Mumbai, November 21, 2007

 
Fashion magazines in the west say that layering is 'in' this winter. Wasn't it 'in' in the summer too? And studiously Indian fashionistas decide to adopt this trend in the summer. Told us to layer in the 40 degrees Celsius temperatures.
 
Somebody tell them stop. We in India have been 'layering' for centuries. What else is a sari for heaven's sake? Its layers and layers of fabric that loving drapes over layers and layers of adipose. We discovered 'layering' a couple of centuries before the west discovered layering.
 
But layering as Stella McCartney tells us to do…i.e. wear a fine cashmere polo neck over a neat metallic shift or a "goddess gown". No thank you. Indian women do not wear "goddess gowns" or "metallic shifts". Not unless you are blessed with a figure like Feroze Gujral or Ramona Garware whose pictures one peers over while greedily reading page 3, over the sixth cup of tea every morning, in the desperate hope that the picture would melt away into the page that tells us that Pakistan is now actually in a state of crisis.
 
But seriously will the fashion advise columnists not tell us these things. And yes what's with the 70's romanticism and back to velvet? Only people who haven't lived in that era can romanticize about the seventies. Do you really like seeing those pictures of yours in dog-collared tight shirts and bell-bottom pants. Only Zeenat Aman looked good in them. Ok a Parveen Babi too. Have you noticed how the marketing gurus who are pedaling the back to seventies era fashion have not distributed pictures of Mithun Chakravarty, Reena Roy, Jayshree T and heaven forbid Sachin, Ranjeet, Kamalahasan, Silk Smitha and so many more in those colourful seventies ensembles? Shahrukh was not even a teenager back then and the Padukone babe's father was in miniscule shorts on the badminton court desperately trying to look as hot as the hottie of those times Sunil Gavaskar.
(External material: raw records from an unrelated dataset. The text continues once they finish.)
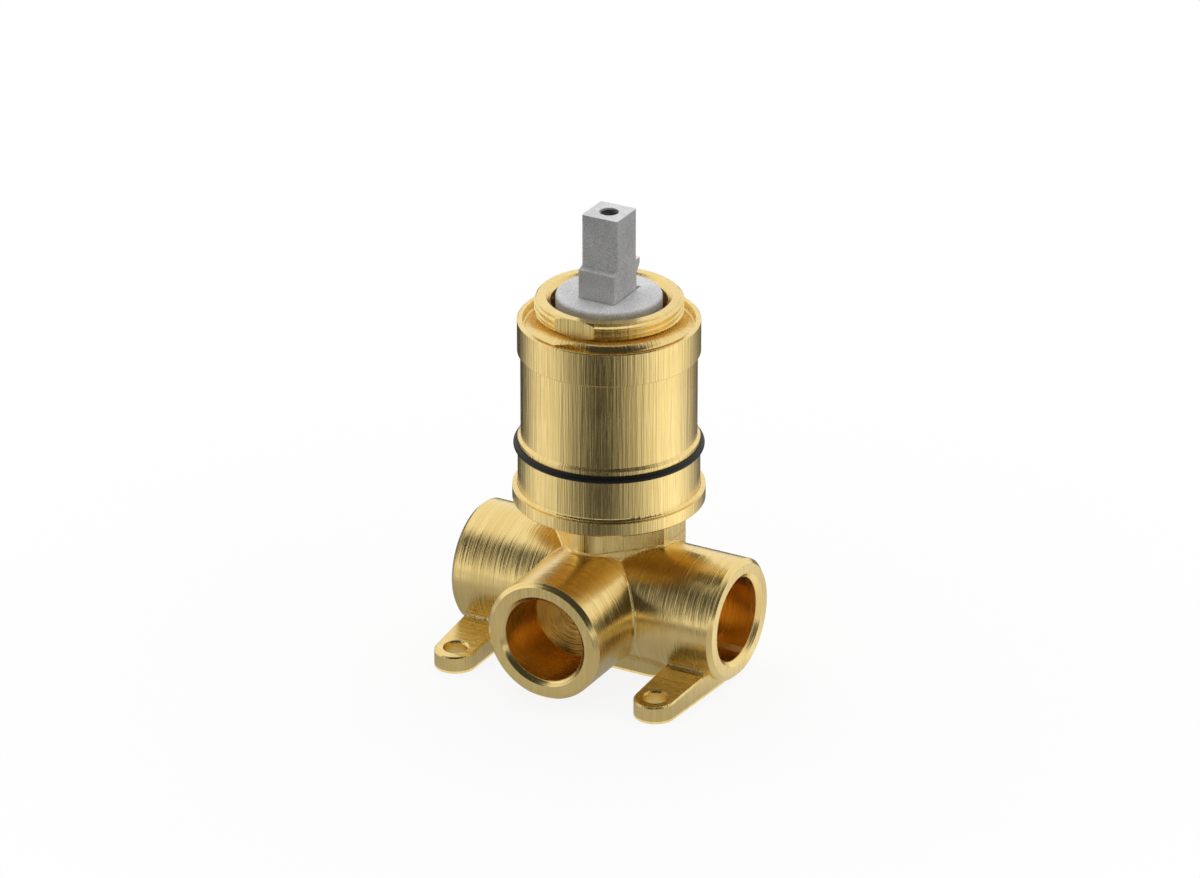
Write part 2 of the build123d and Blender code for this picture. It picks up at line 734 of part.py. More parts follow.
def lever():
    """The grey lever: square bar with front shoulder, back barb, pin eye and foot."""
    half = lever_half
    front = -half - shoulder_thickness
    outline = Polyline(
        (half, pivot_z),
        (half, barb_top_z - barb_height),
        (half + barb_reach, barb_top_z - barb_land_height),
        (half + barb_reach, barb_top_z),
        (half, barb_top_z),
        (half, lever_top_z),
        (-half, lever_top_z),
        (-half, shoulder_top_z + shoulder_slope_height),
        (front, shoulder_top_z),
        (front, shoulder_bottom_z),
        (-half, shoulder_bottom_z),
        (-half, pivot_z),
    )
    eye = ThreePointArc((-half, pivot_z), (0, pivot_z - half), (half, pivot_z))
    bar = extrude(Plane.YZ * make_face(outline + eye), half, both=True)
    bar = fillet([e for e in bar.edges().filter_by(Axis.Z) if e.center().Z > shoulder_top_z], lever_edge_r)
    neck_root_z = pivot_z - half + lever_edge_r
    bar += rod(foot_neck_d, foot_z, neck_root_z) + Pos(0, 0, foot_z) * Sphere(foot_ball_d / 2)
    hole_r = pin_d / 2 + pin_clearance
    bar -= bar_between(2 * hole_r, (-half, 0, pivot_z), (half, 0, pivot_z))
    bar -= rod(lever_screw_core_d, lever_top_z - lever_screw_depth, lever_top_z)
    core_r = lever_screw_core_d / 2
    sink = Cone(core_r, core_r + lever_screw_bevel, lever_screw_bevel, align=FROM_BELOW)
    return bar - Pos(0, 0, lever_top_z - lever_screw_bevel) * sink


def lever_pin():
    """The steel pin, pushed in from the left through the head and the lever."""
    return bar_between(pin_d, (pin_start_x, 0, pivot_z), (pin_end_x, 0, pivot_z))


barrel_ring_d = lower_band_d - 2 * ring_groove_depth + 2 * barrel_ring_section
barrel_ring_z = ring_groove_z + ring_groove_width / 2
carrier_ring_z = moving_disc_z + disc_thickness + carrier_ring_section / 2

NODES = {
    "valve_body": valve_body(),
    "barrel_oring": round_ring(barrel_ring_d, barrel_ring_section, barrel_ring_z),
    "cartridge_nut": cartridge_nut(),
    "nut_thrust_ring": tube(housing_d, thrust_ring_bore_d, housing_top_z, thrust_ring_top_z),
    "cartridge_housing": cartridge_housing(),
    "housing_oring": round_ring(body_ring_d(), body_ring_section, base_shoulder_z + body_ring_groove_lift),
    "cartridge_base": cartridge_base(),
    "base_seal_cold": base_seal(0),
    "base_seal_hot": base_seal(180),
    "base_seal_outlet": base_seal(-90),
    "disc_gasket": disc_gasket(),
    "fixed_disc": fixed_disc(),
    "moving_disc": moving_disc(),
    "carrier_oring": round_ring(carrier_ring_d, carrier_ring_section, carrier_ring_z, moving_disc_offset),
    "disc_carrier": disc_carrier(),
    "control_head": control_head(),
    "head_oring": round_ring(stem_ring_d(), head_ring_section, housing_top_z - head_ring_below_roof_top),
    "head_bearing_ring": tube(stem_flange_d, housing_throat_d, bearing_low_z, roof_z),
    "hot_limit_ring": limit_ring(),
    "lever": lever(),
    "lever_pin": lever_pin(),
}

os.makedirs("parts", exist_ok=True)
for name, solid in NODES.items():
    export_step(solid, f"parts/{name}.step")
    print(f"{name}: {len(solid.solids())} solid, {solid.volume:.1f} mm3")
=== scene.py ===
import logging
from dataclasses import dataclass
from enum import Enum
from math import cos, pi, radians, sin, tan

import bpy
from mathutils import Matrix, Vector


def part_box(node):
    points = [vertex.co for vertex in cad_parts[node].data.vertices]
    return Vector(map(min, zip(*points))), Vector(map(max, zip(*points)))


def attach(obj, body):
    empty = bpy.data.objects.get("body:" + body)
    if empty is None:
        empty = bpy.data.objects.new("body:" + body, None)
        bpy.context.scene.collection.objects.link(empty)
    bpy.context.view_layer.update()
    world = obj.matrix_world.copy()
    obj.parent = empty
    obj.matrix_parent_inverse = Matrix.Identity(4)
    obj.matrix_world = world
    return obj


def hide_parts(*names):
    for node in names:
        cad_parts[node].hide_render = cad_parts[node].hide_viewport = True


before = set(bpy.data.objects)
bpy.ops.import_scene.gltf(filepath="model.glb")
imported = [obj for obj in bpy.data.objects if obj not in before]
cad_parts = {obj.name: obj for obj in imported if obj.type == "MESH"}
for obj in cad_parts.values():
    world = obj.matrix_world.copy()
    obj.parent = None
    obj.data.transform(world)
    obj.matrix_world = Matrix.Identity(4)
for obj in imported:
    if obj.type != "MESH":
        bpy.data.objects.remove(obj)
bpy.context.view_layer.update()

MM = 0.001
LOG = logging.getLogger("mixer_valve")
Triple = tuple[float, float, float]
Colour = Triple
Socket = bpy.types.NodeSocket
Value = Socket | float
Corner = tuple[float, float]
Span = tuple[float, float]


class Body(Enum):
    """The bodies that new pieces ride on."""

    CASTING = "casting"
    LEVER = "lever"


class Brushing(Enum):
    """Which way the fine scratches of the brass run."""

    UPRIGHT = "upright"
    CASTING = "casting"


@dataclass(frozen=True)
class Grain:
    """A kind of soft noise: how fine it is, how many finer layers it has and how strong they are."""

    scale: float
    detail: float = 2.0
    rough: float = 0.5


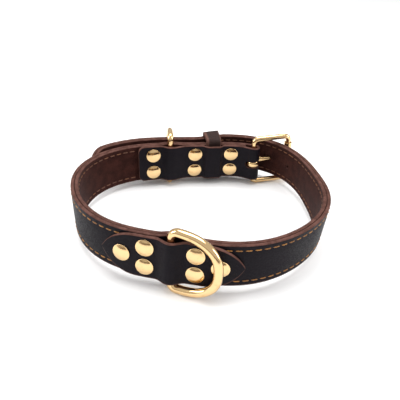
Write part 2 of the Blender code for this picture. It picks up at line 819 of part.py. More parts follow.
def tongue_crossing(route):
    """Distance along the strap at which the tongue's line passes through it."""
    start, end = tongue_line(route)
    line = Vector((end.x - start.x, end.y - start.y)).normalized()
    rows = []
    for k in range(round(SEARCH_LENGTH / SEARCH_STEP)):
        at = route.turn_length - SEARCH_LENGTH + k * SEARCH_STEP
        x, y = route.plan(at)
        rows.append((abs((x - start.x) * line.y - (y - start.y) * line.x), at))
    return min(rows)[1]


def punched_holes(route):
    """Cutters for the adjusting holes; the one in use lies along the tongue."""
    parts = []
    used = tongue_crossing(route)
    start, end = tongue_line(route)
    run = (end - start).normalized()
    entry = start + run * USED_HOLE_SETBACK
    leave = end - run * USED_HOLE_SETBACK
    parts.append(cylinder_between("cut_used", entry, leave, TONGUE_DIAMETER / 2 + 2 * FIT))
    for k in range(-HOLES_BEFORE, HOLES_AFTER + 1):
        if k:
            at = used + k * HOLE_PITCH
            height = STRAP_MID + route.rise(at)
            inner = route.point(at, INNER_FACE - FIT, height)
            outer = route.point(at, OUTER_GRAIN + FIT, height)
            parts.append(cylinder_between("cut_hole", inner, outer, HOLE_DIAMETER / 2))
    return join_guides("cut_holes", parts)


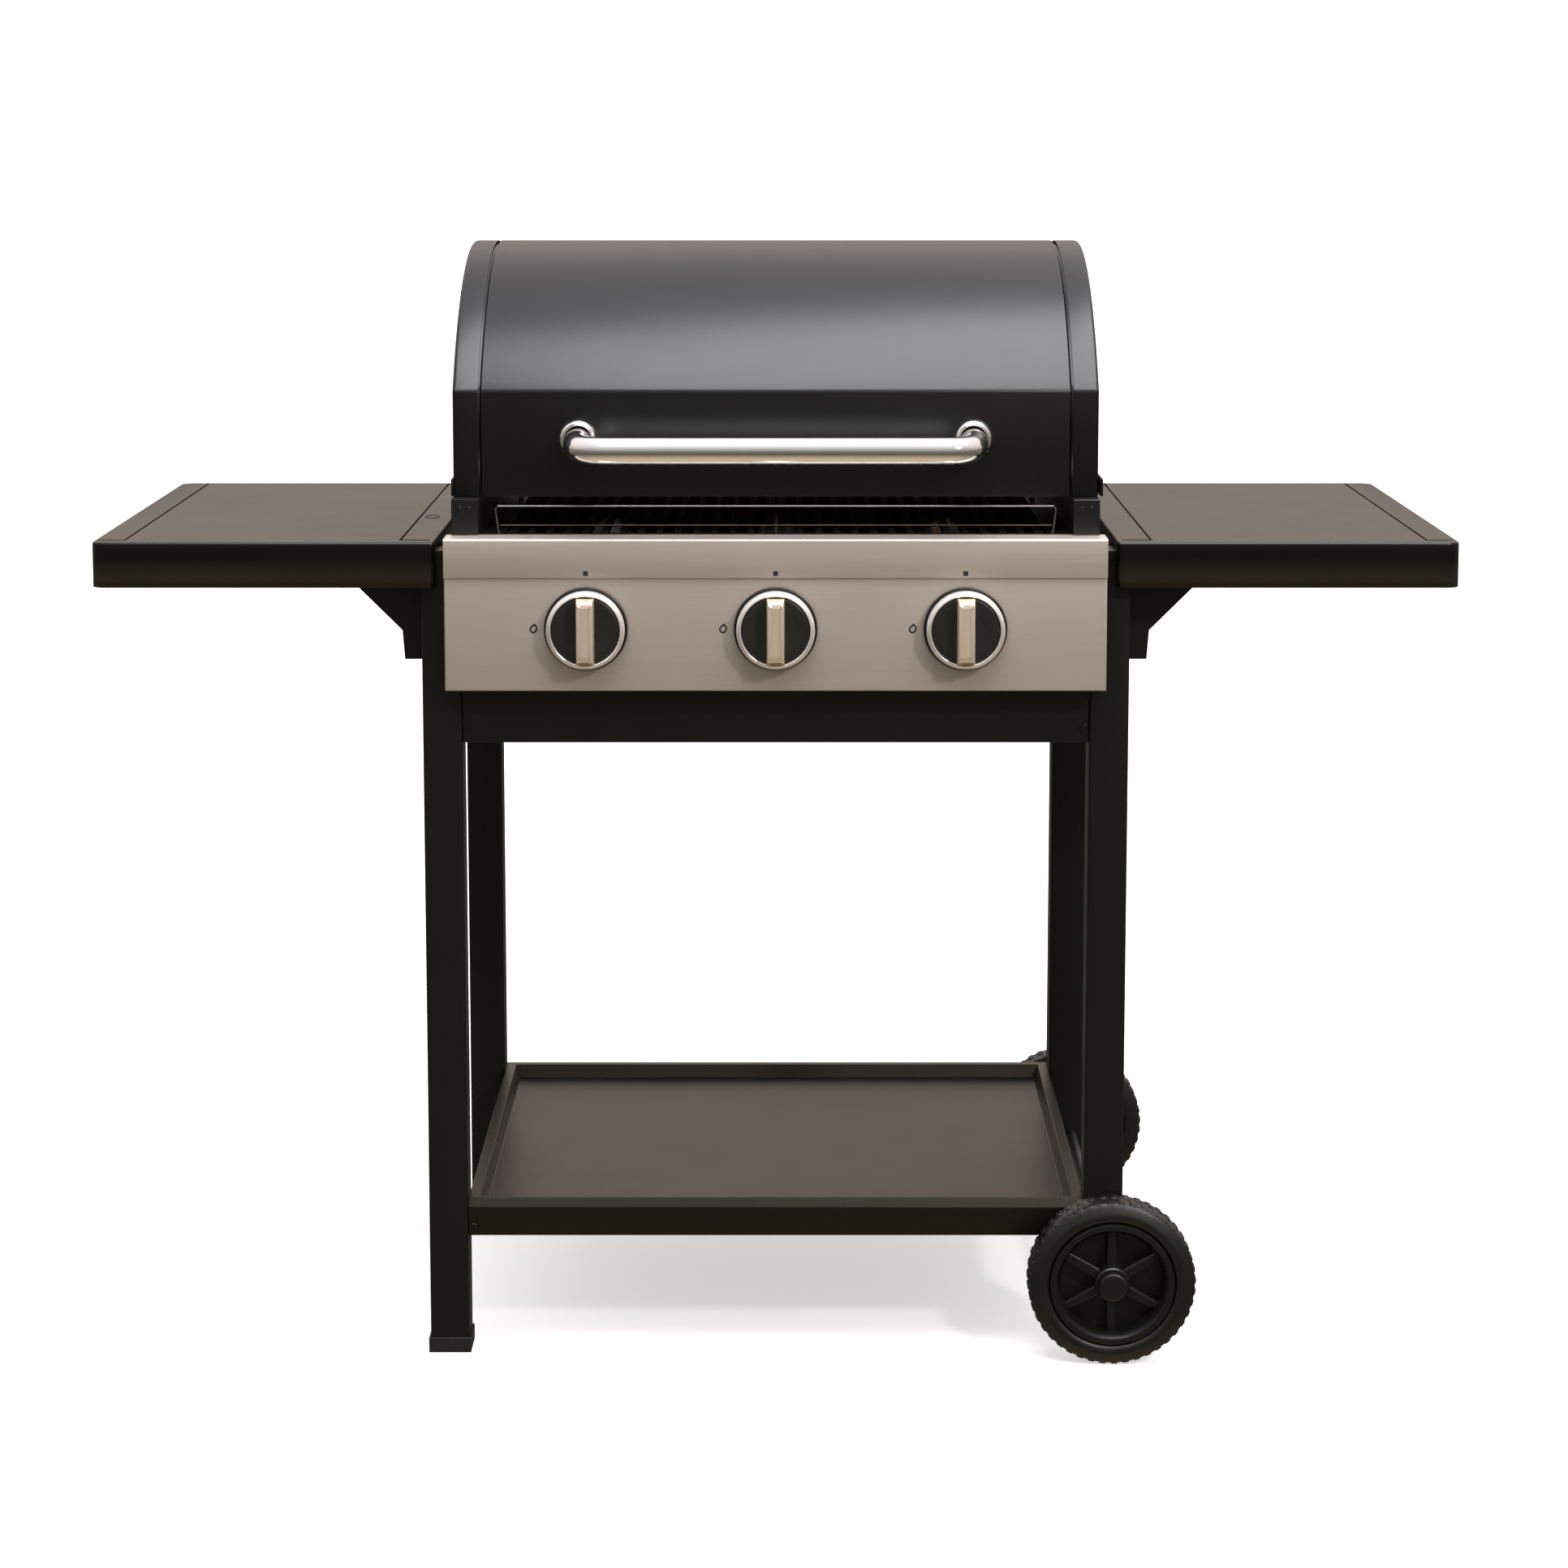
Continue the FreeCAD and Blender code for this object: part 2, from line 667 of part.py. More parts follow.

And while on cricketers picture Gundappa Vishwanath or Brijesh Patel in bell-bottoms. Think how "hot" they looked.
 

And velvet is only for Shahnaz Hussain's gowns and drapes in Malabar Hill or Prithviraj Road. Lets not even go there. These magazines have found their way into Indian bookshelves and before we know velvet pants will be the rage in India. Are we ready for that? Hell no?